The x86 instruction set is relatively complex and is characterized by a plurality of variable byte-length instructions. A generic format illustrative of the x86 instruction set is shown in FIG. 1A. As illustrated in the figure, an x86 instruction consists of from one to four optional prefix bytes 102, followed by an operation code (opcode) field 104, an optional addressing mode (Mod R/M) byte 106, an optional scale-index-base (SIB) byte 108, an optional displacement field 110, and an optional immediate data field 112.
The opcode field 104 defines the basic operation for a particular instruction. The default operation of a particular opcode may be modified by one or more prefix bytes. For example, a prefix byte may be used to change the address or operand size for an instruction, to override the default segment used in memory addressing, or to instruct the processor to repeat a string operation a number of times. The opcode field 104 follows the prefix bytes 102, if any, and may be one or two bytes in length. The addressing mode (MODRM) byte 106 specifies the registers used as well as memory addressing modes. The scale-index-base (SIB) byte 108 is used only in 32-bit base-relative addressing using scale and index factors. A base field of the SIB byte specifies which register contains the base value for the address calculation, and an index field specifies which register contains the index value. A scale field specifies the power of two by which the index value will be multiplied before being added, along with any displacement, to the base value. The next instruction field is the optional displacement field 110, which may be from one to four bytes in length. The displacement field 110 contains a constant used in address calculations. The optional immediate field 112, which may also be from one to four bytes in length, contains a constant used as an instruction operand. The 80286 sets a maximum length for an instruction at 10 bytes, while the 80386 and 80486 both allow instruction lengths of up to 15 bytes.
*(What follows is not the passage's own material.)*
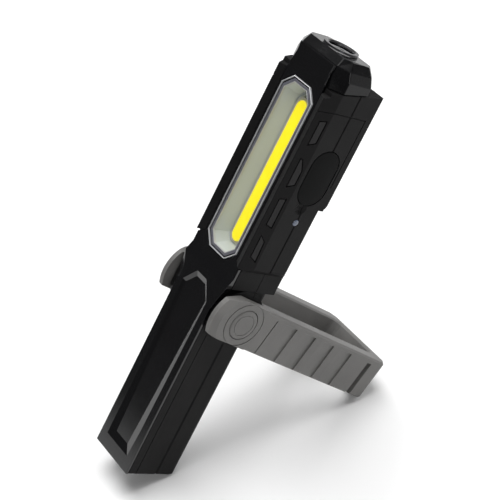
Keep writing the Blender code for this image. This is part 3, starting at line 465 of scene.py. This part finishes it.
# The radius of the sharp edges, in metres.
ROUNDED = {
    "front_shell": 0.00025,
    "rear_shell": 0.0003,
    "front_fascia": 0.00018,
    "nose_cap": 0.0003,
    "stand_frame": 0.0002,
    "grip_insert": 0.00016,
    "hook": 0.0003,
    "reflector_tray": 0.0002,
    "torch_ring": 0.00012,
}


def longest_start(name, table):
    """The table's entry for the longest key that the name starts with."""
    keys = [key for key in table if name.startswith(key)]
    return table[max(keys, key=len)] if keys else None


def round_edges(obj, width):
    """Joins the imported faces again, rounds the sharp edges and keeps the flat faces flat."""
    weld = obj.modifiers.new("weld", "WELD")
    weld.merge_threshold = WELD_DISTANCE
    bevel = obj.modifiers.new("edges", "BEVEL")
    bevel.width = width
    bevel.segments = EDGE_SEGMENTS
    bevel.limit_method = "ANGLE"
    bevel.angle_limit = EDGE_ANGLE
    bevel.use_clamp_overlap = True
    bevel.harden_normals = True


def dress_cad_nodes():
    """Gives the CAD's own pieces their finishes, and rounds the edges of those that are seen."""
    for name, obj in nodes.items():
        key = longest_start(name, NODE_FINISHES)
        if key:
            obj.data.materials.clear()
            obj.data.materials.append(finishes[key])
        width = longest_start(name, ROUNDED)
        if width:
            round_edges(obj, width)


dress_cad_nodes()

# ---------------------------------------------------------------- new pieces


def skin(rows, closed_ends=(True, True)):
    """Skins rows of the same number of points and caps the ends."""
    shape = bmesh.new()
    rings = [[shape.verts.new(point) for point in row] for row in rows]
    for below, above in zip(rings, rings[1:]):
        count = len(below)
        for index in range(count):
            after = (index + 1) % count
            shape.faces.new((below[index], below[after], above[after], above[index]))
    if closed_ends[0]:
        shape.faces.new(rings[0][::-1])
    if closed_ends[1]:
        shape.faces.new(rings[-1])
    bmesh.ops.recalc_face_normals(shape, faces=shape.faces)
    return shape


def piece(name, shape, body, finish_name, replaced=()):
    """A finished piece from a shape in the lamp's axes."""
    mesh = bpy.data.meshes.new(name)
    shape.to_mesh(mesh)
    shape.free()
    mesh.transform(lamp_matrix)
    obj = bpy.data.objects.new(name, mesh)
    bpy.context.scene.collection.objects.link(obj)
    mesh.materials.append(finishes[finish_name])
    mesh.set_sharp_from_angle(angle=SMOOTH_ANGLE)
    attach(obj, body)
    if replaced:
        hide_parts(*replaced)


def oval(half_width, half_length, steps):
    """A stadium's outline, long in its second coordinate."""
    straight = half_length - half_width
    points = []
    for end in (1, -1):
        for step in range(steps + 1):
            angle = math.pi * step / steps + (0 if end > 0 else math.pi)
            across = half_width * math.cos(angle)
            points.append((across, end * straight + half_width * math.sin(angle)))
    return points


def octagon(half, low, high, corner):
    """A long octagon's outline, with the corners cut off at 45 degrees."""
    right = [(half - corner, low), (half, low + corner)]
    right += [(half, high - corner), (half - corner, high)]
    return right + [(-across, along) for across, along in reversed(right)]


def circle(radius):
    turns = (2 * math.pi * step / TURN_STEPS for step in range(TURN_STEPS))
    return [(radius * math.cos(turn), radius * math.sin(turn)) for turn in turns]


def crown(reach, rise, rings):
    """(inset, height) steps of a shallow dome, from its rim to near its middle."""
    steps = []
    for index in range(rings + 1):
        part = index / rings
        steps.append((reach * part, rise * (1 - (1 - part) ** 2)))
    return steps


def build_button():
    """The oval button: a sunk groove round a slightly crowned face."""
    low, high = lamp_box("switch_button")
    centre_y, centre_z = (low.y + high.y) / 2, (low.z + high.z) / 2
    flange_half = ((high.y - low.y) / 2, (high.z - low.z) / 2)
    half = (flange_half[0] - BUTTON_GROOVE, flange_half[1] - BUTTON_GROOVE)
    face = high.x - BUTTON_SINK
    groove = low.x + BUTTON_GROOVE_FLOOR
    steps = [(low.x, flange_half, 0.0), (groove, flange_half, 0.0)]
    steps += [(groove, half, 0.0), (face - 0.0005, half, 0.0)]
    steps += [(face - 0.00015, half, 0.00015), (face, half, 0.0005)]
    for inset, rise in crown(half[0] * 0.9, BUTTON_CROWN, 7):
        steps.append((face + rise, half, 0.0006 + inset * 0.92))
    rows = []
    for x, (half_width, half_length), inset in steps:
        outline = oval(half_width - inset, half_length - inset, 20)
        rows.append([(x, centre_y + across, centre_z + along) for across, along in outline])
    piece("button_cap", skin(rows), "button", "button", ("switch_button",))


def window_rows(steps):
    """Rows for skin() that follow the window's outline, one for each (inset, y)."""
    low, high = lamp_box("window")
    half = high.x - WINDOW_FLANGE
    bottom, top = low.z + WINDOW_FLANGE, high.z - WINDOW_FLANGE
    rows = []
    for inset, y in steps:
        corner = WINDOW_CORNER - inset * CORNER_PER_INSET
        outline = octagon(half - inset, bottom + inset, top - inset, corner)
        rows.append([(x, y, z) for x, z in outline])
    return rows


def octagon_ring(name, outer, inner, front, back, finish_name):
    """A frame round the window between two insets from its edge, with eased front edges."""
    steps = [
        (outer, back),
        (outer, front + BAND_EASE),
        (outer + BAND_EASE, front),
        (inner - BAND_EASE, front),
        (inner, front + BAND_EASE),
        (inner, back),
        (outer, back),
    ]
    shape = skin(window_rows(steps), (False, False))
    bmesh.ops.remove_doubles(shape, verts=shape.verts, dist=0.000001)
    bmesh.ops.recalc_face_normals(shape, faces=shape.faces)
    piece(name, shape, "lamp", finish_name)


def build_window():
    """The raised clear cover: its thin face, and painted bands for how its wall looks edge on:
    highlight lines, a band of painted shade and a band of painted reflection.
    """
    low, high = lamp_box("window")
    front = low.y
    steps = [(0, high.y - 0.0008), (0, front + 0.0004)]
    steps += [(0.0003, front + 0.00005), (0.0008, front)]
    shape = skin(window_rows(steps), (False, True))
    piece("window_face", shape, "lamp", "cover", ("window",))
    for word, outer, inner, sink, end, finish_name in WINDOW_BANDS:
        octagon_ring(f"window_{word}", outer, inner, front + sink, front + end, finish_name)


def build_strip():
    """The phosphor strip: a low bead with round ends."""
    low, high = lamp_box("led_strip")
    half = high.x
    centre = (low.z + high.z) / 2
    length = (high.z - low.z) / 2
    rows = []
    bead = [(0, high.y), (0, low.y + 0.0003), (0.0002, low.y + 0.00008), (0.0007, low.y)]
    for inset, y in bead:
        outline = oval(half - inset, length - inset, 12)
        rows.append([(x, y, centre + z) for x, z in outline])
    piece("phosphor_strip", skin(rows), "lamp", "phosphor", ("led_strip",))


def build_round(name, node, body, finish_name, axis, side, profile):
    """A turned piece on the centre of a CAD node. The profile is (radius, depth below the top)."""
    low, high = lamp_box(node)
    middle = (low + high) / 2
    rows = []
    for radius, depth in profile:
        row = []
        for across, along in circle(radius):
            if axis == "x":
                face = high.x if side > 0 else low.x
                row.append((face - side * depth, middle.y + across, middle.z + along))
            else:
                row.append((middle.x + across, middle.y + along, high.z - depth))
        rows.append(row)
    piece(name, skin(rows), body, finish_name, (node,))


def build_turned_pieces():
    """The indicator's dome, the torch's glass, and the stand's pivot caps with their ring grooves."""
    low, high = lamp_box("light_pipe")
    radius = (high.y - low.y) / 2
    dome = [(radius, high.x - low.x), (radius, 0.0003), (radius * 0.85, 0.0001)]
    dome += [(radius * 0.5, 0.00002), (radius * 0.1, 0.0)]
    build_round("indicator_lens", "light_pipe", "lamp", "indicator", "x", 1, dome)

    low, high = lamp_box("torch_lens")
    radius = (high.x - low.x) / 2
    thick = high.z - low.z
    glass = [(radius, thick), (radius, 0.0004), (radius - 0.0003, 0.0001)]
    glass += [(radius * 0.6, 0.00003), (radius * 0.1, 0.0)]
    build_round("torch_glass", "torch_lens", "lamp", "lens", "z", 1, glass)

    for side, word in ((1, "right"), (-1, "left")):
        low, high = lamp_box(f"hub_cap_{word}")
        radius = (high.y - low.y) / 2
        thick = high.x - low.x
        cap = [(radius, thick), (radius, 0.0006)]
        cap += [(radius - 0.0003, 0.00022), (radius - 0.0007, 0.0001)]
        cap += [(radius * 0.74, 0.00002), (radius * 0.72, 0.00028), (radius * 0.69, 0.00028)]
        cap += [(radius * 0.67, 0.0), (radius * 0.2, 0.0), (radius * 0.05, 0.0)]
        name, node = f"pivot_cap_{word}", f"hub_cap_{word}"
        build_round(name, node, "stand", "stand", "x", side, cap)


def build_charge_flap():
    """The rubber flap over the charging socket: a crowned face with a plug behind it."""
    low, high = lamp_box("charge_cover")
    centre_y, centre_z = (low.y + high.y) / 2, (low.z + high.z) / 2
    half = ((high.y - low.y) / 2, (high.z - low.z) / 2)
    back, rim = high.x, low.x + FLAP_CROWN
    steps = [(back, FLAP_PLUG, 0.0), (back - 0.0005, FLAP_PLUG, 0.0), (back - 0.0006, half, 0.0)]
    steps += [(low.x + 0.0004, half, 0.0), (rim, half, 0.0002)]
    for inset, rise in crown(half[0] * 0.85, FLAP_CROWN, 5):
        steps.append((rim - rise, half, 0.0004 + inset * 0.85))
    rows = []
    for x, (width, length), inset in steps:
        outline = oval(width - inset, length - inset, 14)
        rows.append([(x, centre_y + across, centre_z + along) for across, along in outline])
    piece("charge_flap", skin(rows), "cover", "rubber", ("charge_cover",))


build_button()
build_window()
build_strip()
build_turned_pieces()
build_charge_flap()

# ---------------------------------------------------------------- studio


def area_light(name, at, size, power):
    data = bpy.data.lights.new(name, "AREA")
    data.shape = "DISK"
    data.size = size
    data.energy = power
    light = bpy.data.objects.new(name, data)
    light.location = at
    toward = Vector(LIGHT_TARGET) - Vector(at)
    light.rotation_euler = toward.to_track_quat("-Z", "Y").to_euler()
    bpy.context.scene.collection.objects.link(light)


def build_studio():
    """A pale floor, a dim white sky and four soft lights."""
    shape = bmesh.new()
    bmesh.ops.create_grid(shape, x_segments=1, y_segments=1, size=FLOOR_HALF)
    mesh = bpy.data.meshes.new("floor")
    shape.to_mesh(mesh)
    shape.free()
    floor = bpy.data.objects.new("floor", mesh)
    floor.location = (0, 0, -FLOOR_DROP)
    bpy.context.scene.collection.objects.link(floor)
    graph = Graph("floor")
    pale = graph.blend(graph.noise(0.4), (0.88, 0.88, 0.88), (0.9, 0.9, 0.9))
    graph.link(pale, graph.shader.inputs["Base Color"])
    graph.set(Roughness=0.9, Specular_IOR_Level=0.1)
    mesh.materials.append(graph.material)

    world = bpy.data.worlds.new("studio")
    world.use_nodes = True
    sky = world.node_tree.nodes["Background"]
    sky.inputs["Color"].default_value = (1, 1, 1, 1)
    sky.inputs["Strength"].default_value = SKY_STRENGTH
    bpy.context.scene.world = world

    for name, at, size, power in LIGHTS:
        area_light(name, at, size, power)
    bpy.context.scene.view_settings.view_transform = "Standard"


def build_camera():
    data = bpy.data.cameras.new("camera")
    data.lens = LENS
    data.sensor_width = SENSOR_WIDTH
    data.clip_start, data.clip_end = CLIP
    camera = bpy.data.objects.new("camera", data)
    right = Vector(CAMERA_RIGHT).normalized()
    back = Vector(CAMERA_BACK).normalized()
    turn = Matrix((right, back.cross(right), back)).transposed()
    camera.matrix_world = lamp_matrix @ Matrix.Translation(CAMERA_AT) @ turn.to_4x4()
    bpy.context.scene.collection.objects.link(camera)
    bpy.context.scene.camera = camera


build_studio()
build_camera()

bpy.context.view_layer.update()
Referring now to FIG. 1B, several different variable byte-length x86 instruction formats are shown. The shortest x86 instruction is only one byte long, and comprises a single opcode byte as shown in format (a). For certain instructions, the byte containing the opcode field also contains a register field as shown in formats (b), (c) and (e). Format (j) shows an instruction with two opcode bytes. An optional MODRM byte follows opcode bytes in formats (d), (f), (h), and (j). Immediate data follows opcode bytes in formats (e), (g), (i), and (k), and follows a MODRM byte in formats (f) and (h). FIG. 1C illustrates several possible addressing mode formats (a)-(h). Formats (c), (d), (e), (g), and (h) contain MODRM bytes with offset (i.e., displacement) information. An SIB byte is used in formats (f), (g), and (h).
The complexity of the x86 instruction set poses difficulties in implementing high performance x86 compatible superscalar microprocessors. One difficulty arises from the fact that instructions must be aligned with respect to the parallel-coupled instruction decoders of such processors before proper decode can be effectuated. In contrast to most RISC instruction formats, since the x86 instruction set consists of variable byte-length instructions, the start bytes of successive instructions within a line are not necessarily equally spaced, and the number of instructions per line is not fixed. As a result, employment of simple, fixed-length shifting logic cannot in itself solve the problem of instruction alignment.
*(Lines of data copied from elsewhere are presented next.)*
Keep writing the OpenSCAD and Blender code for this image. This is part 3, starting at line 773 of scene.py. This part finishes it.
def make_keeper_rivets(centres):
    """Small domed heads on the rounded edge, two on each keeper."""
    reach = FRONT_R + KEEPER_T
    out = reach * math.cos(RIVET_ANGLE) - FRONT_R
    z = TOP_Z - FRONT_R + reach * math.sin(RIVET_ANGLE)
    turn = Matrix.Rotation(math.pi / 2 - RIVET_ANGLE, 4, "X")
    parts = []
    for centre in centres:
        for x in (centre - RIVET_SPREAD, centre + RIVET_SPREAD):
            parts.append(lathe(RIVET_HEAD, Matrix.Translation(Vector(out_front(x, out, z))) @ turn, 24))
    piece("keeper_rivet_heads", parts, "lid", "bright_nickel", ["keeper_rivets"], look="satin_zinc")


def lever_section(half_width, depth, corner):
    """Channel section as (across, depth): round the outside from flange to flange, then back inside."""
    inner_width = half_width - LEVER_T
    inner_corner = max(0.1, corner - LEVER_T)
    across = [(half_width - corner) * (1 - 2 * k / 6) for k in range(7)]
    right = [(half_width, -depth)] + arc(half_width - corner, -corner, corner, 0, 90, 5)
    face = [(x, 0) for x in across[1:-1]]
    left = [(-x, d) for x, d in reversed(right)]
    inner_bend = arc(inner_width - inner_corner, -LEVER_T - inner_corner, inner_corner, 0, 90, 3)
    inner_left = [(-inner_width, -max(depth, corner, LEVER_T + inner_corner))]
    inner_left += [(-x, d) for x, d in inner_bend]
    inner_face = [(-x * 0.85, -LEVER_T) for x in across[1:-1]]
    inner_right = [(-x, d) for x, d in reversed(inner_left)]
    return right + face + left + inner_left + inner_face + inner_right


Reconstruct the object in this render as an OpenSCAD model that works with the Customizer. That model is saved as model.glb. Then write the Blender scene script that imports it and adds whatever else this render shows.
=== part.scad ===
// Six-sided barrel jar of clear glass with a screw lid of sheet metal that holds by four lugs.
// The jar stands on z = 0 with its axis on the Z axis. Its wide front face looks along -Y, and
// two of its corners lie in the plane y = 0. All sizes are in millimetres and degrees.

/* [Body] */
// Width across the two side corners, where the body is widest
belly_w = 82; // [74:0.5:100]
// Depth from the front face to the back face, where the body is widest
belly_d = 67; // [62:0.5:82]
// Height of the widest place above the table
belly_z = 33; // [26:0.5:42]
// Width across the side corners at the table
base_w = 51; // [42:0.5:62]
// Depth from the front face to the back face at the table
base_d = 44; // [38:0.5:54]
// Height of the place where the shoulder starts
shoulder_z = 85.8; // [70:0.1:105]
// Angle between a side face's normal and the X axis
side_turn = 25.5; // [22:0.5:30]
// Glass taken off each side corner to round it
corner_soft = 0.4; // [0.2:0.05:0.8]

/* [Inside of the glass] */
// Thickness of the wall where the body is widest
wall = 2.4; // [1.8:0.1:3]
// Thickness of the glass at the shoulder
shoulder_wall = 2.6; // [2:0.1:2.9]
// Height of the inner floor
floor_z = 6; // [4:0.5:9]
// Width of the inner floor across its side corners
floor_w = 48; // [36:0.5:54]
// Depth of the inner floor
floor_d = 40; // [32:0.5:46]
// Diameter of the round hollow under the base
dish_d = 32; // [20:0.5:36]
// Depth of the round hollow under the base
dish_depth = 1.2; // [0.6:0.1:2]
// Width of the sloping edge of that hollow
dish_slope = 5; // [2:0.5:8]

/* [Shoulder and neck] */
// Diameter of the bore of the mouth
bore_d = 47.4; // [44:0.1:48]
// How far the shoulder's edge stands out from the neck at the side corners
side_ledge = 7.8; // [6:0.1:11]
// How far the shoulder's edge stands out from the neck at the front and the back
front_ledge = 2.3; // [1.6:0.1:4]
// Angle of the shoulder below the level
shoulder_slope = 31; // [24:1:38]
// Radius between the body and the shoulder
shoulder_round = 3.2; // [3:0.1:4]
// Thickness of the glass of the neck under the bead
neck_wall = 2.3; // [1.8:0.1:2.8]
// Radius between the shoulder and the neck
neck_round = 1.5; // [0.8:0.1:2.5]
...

Superscalar microprocessors have been proposed that employ instruction predecoding techniques to help solve the problem of quickly aligning, decoding and executing a plurality of variable byte-length instructions in parallel. In one such superscalar microprocessor, when instructions are written within the instruction cache from an external main memory, a predecoder appends several predecode bits (referred to collectively as a predecode tag) to each byte. These bits indicate whether the byte is the start and/or end byte of an x86 instruction, the number of microinstructions required to implement the x86 instruction, and the location of opcodes and prefixes. After instructions are fetched from the cache, the superscalar microprocessor converts each instruction to one or more microinstructions referred to as ROPS. The ROPS are similar to RISC instructions in that they are associated with a fixed length and with simple, consistent encodings. The function of each x86 instruction is implemented by one or more ROPs. The number of ROPs required to implement an instruction must be detected prior to multiplexing the instructions to decode units.
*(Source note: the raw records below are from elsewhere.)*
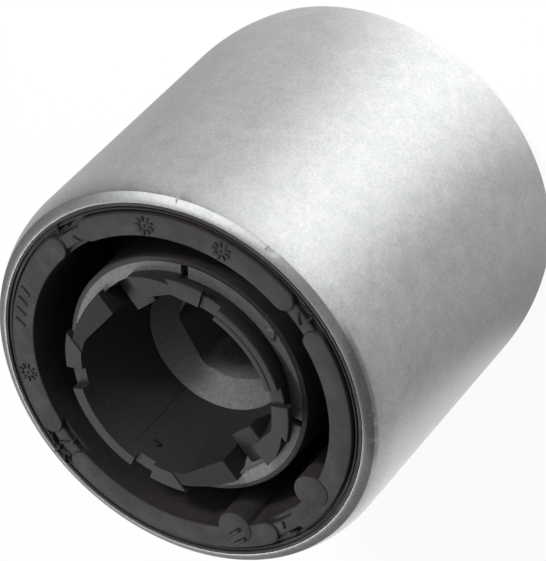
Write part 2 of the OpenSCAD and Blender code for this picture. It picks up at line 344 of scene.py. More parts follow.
satin_colour = add(
    satin, "VectorMath", None, {0: darkened.outputs[MIXED_COLOUR], 1: specks.outputs[0]},
    operation="MULTIPLY",
)
lead_in = add(
    satin, "MapRange", {"From Min": EDGE_Z - 0.05, "From Max": EDGE_Z + 0.05},
    {"Value": height}, interpolation_type="SMOOTHSTEP",
)
side_rough = add(
    satin, "MapRange", {"From Min": 0.35, "From Max": 0.65, "To Min": 0.34, "To Max": 0.43},
    {"Value": clouds},
)
satin_rough = add(
    satin, "Mix", {MIX_NUMBER_B: 0.36},
    {MIX_SHARE: lead_in.outputs[0], MIX_NUMBER_A: side_rough.outputs[0]}, data_type="FLOAT",
)
satin_relief = add(satin, "Math", {1: 0.35}, {0: grain, 2: streaks}, operation="MULTIPLY_ADD")
satin_bump = add(
    satin, "Bump", {"Strength": 0.25, "Distance": 0.02 * MM}, {"Height": satin_relief.outputs[0]},
)
satin_shader.inputs["Metallic"].default_value = 1.0
satin_sources = {
    "Base Color": satin_colour.outputs[0],
    "Roughness": satin_rough.outputs[MIXED_NUMBER],
    "Normal": satin_bump.outputs["Normal"],
}
dress(sleeve, satin, satin_shader, satin_sources, "outer_sleeve")

# Rubber spring. One natural-rubber moulding bonded into the sleeve and on to the core. Its
# front has four raised pads, a lower base ring with the mould's flash line, a deep ring
# pocket with two half-round ribs, and the thin skin that covers the core's edge.
BASE_TOP = 61.0
PAD_TOP = 62.1
PAD_ROOT = 60.3
PAD_OUT_R = 28.8
PAD_FROM = 4.3
PAD_SOFT = 0.22
POCKET_R = 25.0
SKIN_R = 20.1
FRONT_FLOOR = 37.6
REAR_FLOOR = 20.0
FLOOR_STEPS = 16
RUBBER_REAR = 1.0
CORE_R = 19.3
CORE_TOP = 59.4
CORE_REAR = 2.0
BOND = 0.02
RIB_R = 2.8
RIB_PROUD = 0.14
RIB_STEPS = 48
RIB_SOFT = 0.14
RIB_SPOTS = (160.0, 200.0)
FLASH_R = 29.3
FILM_R = 30.25
NOTCH_SPOTS = (0.0, 90.0, 180.0, 270.0)


def soften(piece, test, width, segments):
    """Bevels the edges that the test picks out by their place and their faces."""
    pick(piece)
    bpy.ops.object.mode_set(mode="EDIT")
    bpy.ops.mesh.select_mode(type="EDGE")
    bpy.ops.mesh.select_all(action="DESELECT")
    mesh = bmesh.from_edit_mesh(piece.data)
    for edge in mesh.edges:
        if len(edge.link_faces) == 2 and test(edge):
            edge.select_set(True)
    bmesh.update_edit_mesh(piece.data)
    bpy.ops.mesh.bevel(offset=width * MM, segments=segments, affect="EDGES", clamp_overlap=True)
    bpy.ops.object.mode_set(mode="OBJECT")


def top_rim(edge):
    """True for an edge between a face that looks up and one that looks sideways."""
    up = sorted(face.normal.z for face in edge.link_faces)
    return up[1] > 0.98 and up[0] < 0.5


def copied(piece, turn, place=(0.0, 0.0, 0.0)):
    """A copy with its own mesh, turned about the bush's axis and then moved."""
    other = piece.copy()
    other.data = piece.data.copy()
    bpy.context.collection.objects.link(other)
    move = Matrix.Translation(Vector(place) * MM)
    other.data.transform(move @ Matrix.Rotation(math.radians(turn), 4, "Z"))
    return other


def pocket_floor(z_floor, z_open):
    """Half-round floor of a ring pocket, from its inner wall to its outer one; z_open says
    which way the pocket opens."""
    mid = (POCKET_R + SKIN_R) / 2
    half = (POCKET_R - SKIN_R) / 2
    way = 1 if z_open > z_floor else -1
    curve = []
    for k in range(FLOOR_STEPS + 1):
        a = math.pi + math.pi * k / FLOOR_STEPS
        curve.append((mid + half * math.cos(a), z_floor + way * (half + half * math.sin(a))))
    return curve


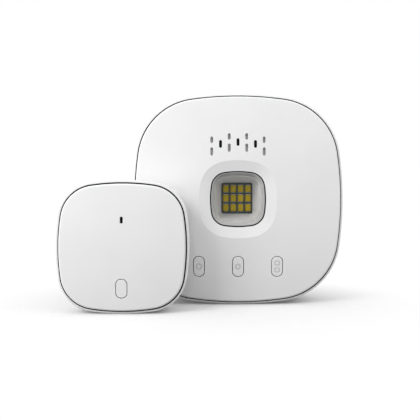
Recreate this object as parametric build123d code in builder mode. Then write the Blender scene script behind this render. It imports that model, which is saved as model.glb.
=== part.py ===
# Garage door controller: a rounded-square hub with a warning lamp, sounder and three
# buttons, its twist-off ceiling bracket, and the battery door sensor that stands in front.
#
# Row frame: +X right and +Z up as seen from the front, -Y towards the viewer.
# The origin is the bottom centre of the whole set, which stands on z = 0.
# Each unit is drawn in its own face plane: x right, y up, and height measured from the
# unit's flat back towards the viewer.

import os
from math import atan2, degrees, radians, sin, sqrt

from build123d import *

os.makedirs("parts", exist_ok=True)

# Hub housing
hub_size = 101.6
hub_side_radius = 165.0
hub_corner_radius = 31.3
hub_tub_depth = 22.0
hub_crown_height = 5.0
hub_crown_radius = 420.0
hub_ball_turn = 0
hub_back_round = 6.0

# Door sensor housing
sensor_size = 60.0
sensor_side_radius = 98.0
sensor_corner_radius = 17.2
sensor_tub_depth = 12.0
sensor_crown_height = 3.2
sensor_crown_radius = 260.0
sensor_ball_turn = 90
sensor_back_round = 3.2

# How the two units stand, as seen from the front
sensor_left_of_hub = 52.8
sensor_ahead_of_hub = 20.0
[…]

The number of ROPs required to implement the x86 instructions are detected and the instructions are multiplexed to decode units based on the predecode bits. The circuitry to detect a number of ROPs and multiplex the instructions to the decode unit based on the number of ROPs is complex and relatively slow. In addition, over fifty percent of the available storage space within the instruction cache array must be allocated for the predecode bits. This accordingly limits the amount of storage within the instruction cache for instruction code and/or increases the cost of the processor due to increased die size.